• **Exercise objective**: Reproduce each line from the first in the data through the line that contains "# and +Z out" exactly; give nothing else.

* * * * *

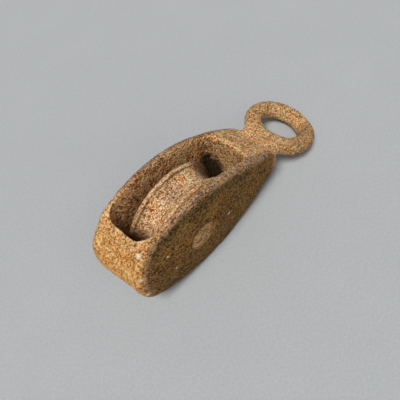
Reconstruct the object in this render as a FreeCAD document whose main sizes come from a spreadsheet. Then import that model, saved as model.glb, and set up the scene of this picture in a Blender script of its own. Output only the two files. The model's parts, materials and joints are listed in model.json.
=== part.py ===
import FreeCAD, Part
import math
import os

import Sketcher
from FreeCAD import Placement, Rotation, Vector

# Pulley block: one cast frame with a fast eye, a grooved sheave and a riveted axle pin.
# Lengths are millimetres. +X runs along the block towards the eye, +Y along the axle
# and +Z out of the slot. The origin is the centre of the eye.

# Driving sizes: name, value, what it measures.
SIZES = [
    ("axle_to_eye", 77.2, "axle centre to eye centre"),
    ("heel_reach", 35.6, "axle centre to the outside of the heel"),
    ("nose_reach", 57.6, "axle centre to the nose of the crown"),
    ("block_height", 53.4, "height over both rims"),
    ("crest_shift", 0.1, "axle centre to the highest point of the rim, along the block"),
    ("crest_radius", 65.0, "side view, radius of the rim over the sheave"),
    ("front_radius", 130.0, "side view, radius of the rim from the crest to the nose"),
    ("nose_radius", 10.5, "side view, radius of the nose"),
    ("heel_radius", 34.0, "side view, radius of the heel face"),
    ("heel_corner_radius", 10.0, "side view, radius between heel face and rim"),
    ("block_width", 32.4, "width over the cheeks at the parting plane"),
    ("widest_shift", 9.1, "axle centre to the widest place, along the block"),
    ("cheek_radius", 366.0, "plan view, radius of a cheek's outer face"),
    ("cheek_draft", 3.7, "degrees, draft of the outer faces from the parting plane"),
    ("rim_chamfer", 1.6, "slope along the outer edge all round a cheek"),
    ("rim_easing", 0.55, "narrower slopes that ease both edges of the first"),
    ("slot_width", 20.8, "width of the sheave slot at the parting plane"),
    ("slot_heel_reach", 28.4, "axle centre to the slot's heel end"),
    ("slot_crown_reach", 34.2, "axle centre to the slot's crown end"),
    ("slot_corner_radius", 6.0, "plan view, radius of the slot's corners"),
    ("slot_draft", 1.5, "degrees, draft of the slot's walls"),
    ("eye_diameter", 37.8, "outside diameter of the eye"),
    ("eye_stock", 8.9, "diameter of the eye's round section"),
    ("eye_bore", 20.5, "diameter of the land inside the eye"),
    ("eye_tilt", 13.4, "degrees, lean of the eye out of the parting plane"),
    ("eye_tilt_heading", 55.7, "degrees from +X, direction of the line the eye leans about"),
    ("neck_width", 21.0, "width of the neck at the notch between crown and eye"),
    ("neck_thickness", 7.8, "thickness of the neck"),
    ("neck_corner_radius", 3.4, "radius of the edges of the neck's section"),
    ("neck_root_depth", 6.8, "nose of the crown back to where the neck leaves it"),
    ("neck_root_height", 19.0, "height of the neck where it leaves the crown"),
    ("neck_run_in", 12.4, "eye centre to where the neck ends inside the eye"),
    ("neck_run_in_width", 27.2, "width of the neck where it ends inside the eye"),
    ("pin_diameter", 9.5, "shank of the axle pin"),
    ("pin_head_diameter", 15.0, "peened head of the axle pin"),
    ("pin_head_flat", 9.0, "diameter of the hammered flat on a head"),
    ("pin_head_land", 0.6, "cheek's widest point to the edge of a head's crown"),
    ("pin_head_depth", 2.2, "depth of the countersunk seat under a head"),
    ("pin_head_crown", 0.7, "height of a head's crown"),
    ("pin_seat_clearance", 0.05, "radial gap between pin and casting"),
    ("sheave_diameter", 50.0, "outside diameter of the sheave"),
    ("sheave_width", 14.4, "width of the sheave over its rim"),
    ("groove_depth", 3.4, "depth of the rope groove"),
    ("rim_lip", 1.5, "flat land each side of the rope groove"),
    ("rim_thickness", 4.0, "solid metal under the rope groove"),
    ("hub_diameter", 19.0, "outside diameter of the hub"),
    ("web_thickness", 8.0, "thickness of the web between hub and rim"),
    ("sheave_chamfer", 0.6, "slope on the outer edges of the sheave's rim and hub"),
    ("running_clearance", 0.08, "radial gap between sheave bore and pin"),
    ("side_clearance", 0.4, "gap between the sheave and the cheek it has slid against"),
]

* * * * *

• **Task answer**:
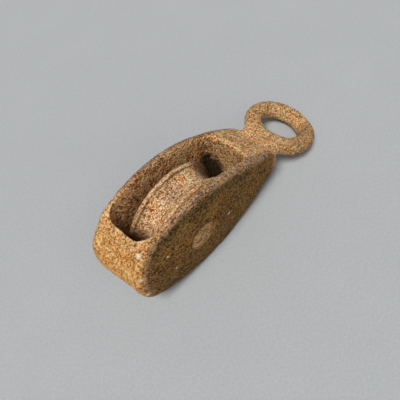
Reconstruct the object in this render as a FreeCAD document whose main sizes come from a spreadsheet. Then import that model, saved as model.glb, and set up the scene of this picture in a Blender script of its own. Output only the two files. The model's parts, materials and joints are listed in model.json.
=== part.py ===
import FreeCAD, Part
import math
import os

import Sketcher
from FreeCAD import Placement, Rotation, Vector

# Pulley block: one cast frame with a fast eye, a grooved sheave and a riveted axle pin.
# Lengths are millimetres. +X runs along the block towards the eye, +Y along the axle
# and +Z out of the slot. The origin is the centre of the eye.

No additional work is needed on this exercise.